Studio album by Milton Pinto
- Released: March 2010
- Recorded: Coolin Studio, Dublin-Ireland, 2009
- Genre: Pop, Celtic, Classical
- Language: English, Irish, Italian

= Full of Flowers =

Full of Flowers is an album by the Brazilian composer Milton Pinto. It was released in March, 2010. All lyrics, music and arrangements were composed by Milton Pinto. The album contains four Irish female soloists from the popular Irish choir, the Gardiner Street Gospel Choir, from Dublin, Ireland, who volunteered to record the music.
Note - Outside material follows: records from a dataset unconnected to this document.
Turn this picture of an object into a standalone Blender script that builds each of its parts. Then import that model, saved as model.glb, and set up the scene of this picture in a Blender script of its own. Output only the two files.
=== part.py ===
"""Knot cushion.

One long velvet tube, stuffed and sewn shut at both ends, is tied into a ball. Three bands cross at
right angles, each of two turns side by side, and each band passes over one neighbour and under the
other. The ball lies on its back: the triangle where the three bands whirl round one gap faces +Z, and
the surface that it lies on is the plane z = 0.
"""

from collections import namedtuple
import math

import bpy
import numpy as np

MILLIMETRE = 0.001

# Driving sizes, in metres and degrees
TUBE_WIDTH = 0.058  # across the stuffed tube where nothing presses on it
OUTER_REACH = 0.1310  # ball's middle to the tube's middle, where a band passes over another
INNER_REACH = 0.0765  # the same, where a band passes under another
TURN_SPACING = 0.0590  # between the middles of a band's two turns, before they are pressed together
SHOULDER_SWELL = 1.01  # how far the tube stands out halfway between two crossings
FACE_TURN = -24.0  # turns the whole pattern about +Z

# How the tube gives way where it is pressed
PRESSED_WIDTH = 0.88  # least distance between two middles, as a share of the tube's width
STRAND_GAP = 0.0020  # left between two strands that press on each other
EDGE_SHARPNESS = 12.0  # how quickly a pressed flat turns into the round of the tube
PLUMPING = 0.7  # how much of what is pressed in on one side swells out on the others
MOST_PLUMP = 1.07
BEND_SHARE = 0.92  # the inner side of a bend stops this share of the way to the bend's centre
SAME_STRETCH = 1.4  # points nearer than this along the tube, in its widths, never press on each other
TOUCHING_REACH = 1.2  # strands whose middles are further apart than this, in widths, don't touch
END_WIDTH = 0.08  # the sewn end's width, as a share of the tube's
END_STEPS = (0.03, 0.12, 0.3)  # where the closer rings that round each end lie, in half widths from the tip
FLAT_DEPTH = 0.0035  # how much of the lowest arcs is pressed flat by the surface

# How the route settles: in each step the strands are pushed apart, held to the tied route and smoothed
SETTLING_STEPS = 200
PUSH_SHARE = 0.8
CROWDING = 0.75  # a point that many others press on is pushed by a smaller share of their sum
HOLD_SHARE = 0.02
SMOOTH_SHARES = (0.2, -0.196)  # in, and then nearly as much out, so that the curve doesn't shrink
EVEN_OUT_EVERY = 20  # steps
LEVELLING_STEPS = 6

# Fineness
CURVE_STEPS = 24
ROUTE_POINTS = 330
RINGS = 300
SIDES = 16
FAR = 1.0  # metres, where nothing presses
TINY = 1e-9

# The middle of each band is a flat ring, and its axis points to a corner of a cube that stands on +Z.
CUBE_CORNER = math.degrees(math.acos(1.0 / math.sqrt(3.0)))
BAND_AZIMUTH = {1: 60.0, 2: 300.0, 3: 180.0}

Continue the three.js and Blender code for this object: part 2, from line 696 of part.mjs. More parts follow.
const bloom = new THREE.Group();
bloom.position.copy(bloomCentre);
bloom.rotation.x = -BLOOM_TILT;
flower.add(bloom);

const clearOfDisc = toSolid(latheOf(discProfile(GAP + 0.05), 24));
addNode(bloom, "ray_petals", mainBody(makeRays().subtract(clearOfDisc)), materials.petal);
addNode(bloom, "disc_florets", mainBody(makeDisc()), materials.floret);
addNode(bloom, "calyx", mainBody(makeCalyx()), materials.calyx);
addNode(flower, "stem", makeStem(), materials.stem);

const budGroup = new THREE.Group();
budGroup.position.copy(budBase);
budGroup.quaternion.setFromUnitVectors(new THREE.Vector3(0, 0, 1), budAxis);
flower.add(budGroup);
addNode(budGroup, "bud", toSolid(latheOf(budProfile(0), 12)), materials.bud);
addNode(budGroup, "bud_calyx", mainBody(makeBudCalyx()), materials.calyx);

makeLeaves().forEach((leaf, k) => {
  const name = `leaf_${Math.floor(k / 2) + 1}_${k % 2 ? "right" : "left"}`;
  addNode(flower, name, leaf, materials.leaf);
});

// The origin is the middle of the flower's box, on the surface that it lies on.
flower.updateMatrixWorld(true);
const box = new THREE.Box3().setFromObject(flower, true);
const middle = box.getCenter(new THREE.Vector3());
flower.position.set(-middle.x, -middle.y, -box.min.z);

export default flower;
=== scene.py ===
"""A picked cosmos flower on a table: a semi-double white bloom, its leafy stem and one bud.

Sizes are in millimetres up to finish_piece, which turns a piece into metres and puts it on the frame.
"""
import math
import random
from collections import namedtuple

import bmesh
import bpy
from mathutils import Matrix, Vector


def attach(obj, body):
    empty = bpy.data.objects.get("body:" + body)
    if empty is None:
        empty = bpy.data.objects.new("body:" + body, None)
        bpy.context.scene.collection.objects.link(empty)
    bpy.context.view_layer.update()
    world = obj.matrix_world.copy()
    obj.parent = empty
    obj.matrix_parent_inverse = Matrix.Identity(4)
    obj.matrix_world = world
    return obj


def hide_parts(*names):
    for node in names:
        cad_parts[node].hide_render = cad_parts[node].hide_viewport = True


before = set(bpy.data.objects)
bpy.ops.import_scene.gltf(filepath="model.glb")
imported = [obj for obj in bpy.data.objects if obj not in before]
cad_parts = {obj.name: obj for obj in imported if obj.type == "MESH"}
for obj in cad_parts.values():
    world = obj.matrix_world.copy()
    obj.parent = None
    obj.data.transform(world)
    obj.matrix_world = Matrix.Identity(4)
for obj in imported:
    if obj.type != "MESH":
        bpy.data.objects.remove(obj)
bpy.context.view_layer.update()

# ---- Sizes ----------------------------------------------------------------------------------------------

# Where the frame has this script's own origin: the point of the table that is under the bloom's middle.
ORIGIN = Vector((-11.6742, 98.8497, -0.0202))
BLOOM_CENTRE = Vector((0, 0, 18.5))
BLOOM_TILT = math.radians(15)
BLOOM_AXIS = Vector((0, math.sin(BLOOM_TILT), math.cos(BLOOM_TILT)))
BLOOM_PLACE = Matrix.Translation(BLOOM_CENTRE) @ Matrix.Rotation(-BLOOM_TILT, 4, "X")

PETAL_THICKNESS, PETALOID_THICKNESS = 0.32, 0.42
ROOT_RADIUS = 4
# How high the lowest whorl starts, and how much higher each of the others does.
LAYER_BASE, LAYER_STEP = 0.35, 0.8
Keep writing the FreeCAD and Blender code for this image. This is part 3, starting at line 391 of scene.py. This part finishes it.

This album features and makes use of vocals influenced from classic to folk and passing through new-age music and Celtic elements, which consists of fifteen numbered tracks categorized by melody as a prime point. The lyrics are sung in English, Italian and Irish. The lyrics are intended to suggest Christian influences rooted into a universal understanding. Recording took place at the Coolin Studio in March 2009, and was managed by the sound engineer Shane Brady.

Professional ratings
Review scores
| Source | Rating |
| The Musical Discoveries |  |

==Track listing==

| No. | Title | Performer(s) | Length |
|---|---|---|---|
| 1. | "Forsaken Light" | Instrumental-Piano | 03:10 |
| 2. | "Best Of Me" | Susan Hurley | 01:50 |
| 3. | "Spioraid Naoimh - (in Irish)" | Emer Ní Obhróin | 01:47 |
| 4. | "Full Of Flowers" | Maria Fenton | 02:17 |
| 5. | "Pace In Me - (in Italian)" | Anne Hallahan | 03:03 |
| 6. | "Escape Into Egypt" | Maria Fenton | 01:30 |
| 7. | "The Unity" | Emer Ní Obhróin & Anne Hallahan | 05:52 |
| 8. | "Bella La Tua Città - (in Italian)" | Maria Fenton | 01:43 |
| 9. | "This Green This Harp - (in Irish)" (Lyrics Collaboration from English to Irish by Anne Hallahan) | Anne Hallahan | 01:16 |
| 10. | "The New Jerusalem" | Anne Hallahan | 03:04 |
| 11. | "Milagro" | Maria Fenton | 02:16 |
| 12. | "The Ultimate Song" | Anne Hallahan & Emer Ní Obhróin | 03:50 |
| 13. | "When Seagulls Find Heaven" | Susan Hurley | 03:46 |
| 14. | "This Green This Harp" | Instrumental – Piano, Uilleann Pipes and Tin Whistle | 01:07 |
| 15. | "Word Of Life" | Maria Fenton | 01:29 |

==Personnel==

===Band===
- Susan Hurley
- Maria Fenton
- Emer Ní Obhróin
- Anne Hallahan
- Peter Roycroft – All Pianos and Keyboards
- Mossie Landman – Uilleann Pipes and Tin Whistle on Track 14

==Album art==
All artwork was conceived by Milton Pinto and produced by the graphic designer Fabricio Cavalcante. The cover art was inspired by the Cliffs of Moher, one of the most popular tourist destinations in Ireland. In July 2009, the cliffs were named one of 28 global finalists in the New Seven Wonders of the World project. The cover art depicts an imaginary landscape with the composer sitting and holding a bouquet of flowers in front of two cliffs, with a Shamrock (a symbol of Ireland) behind him.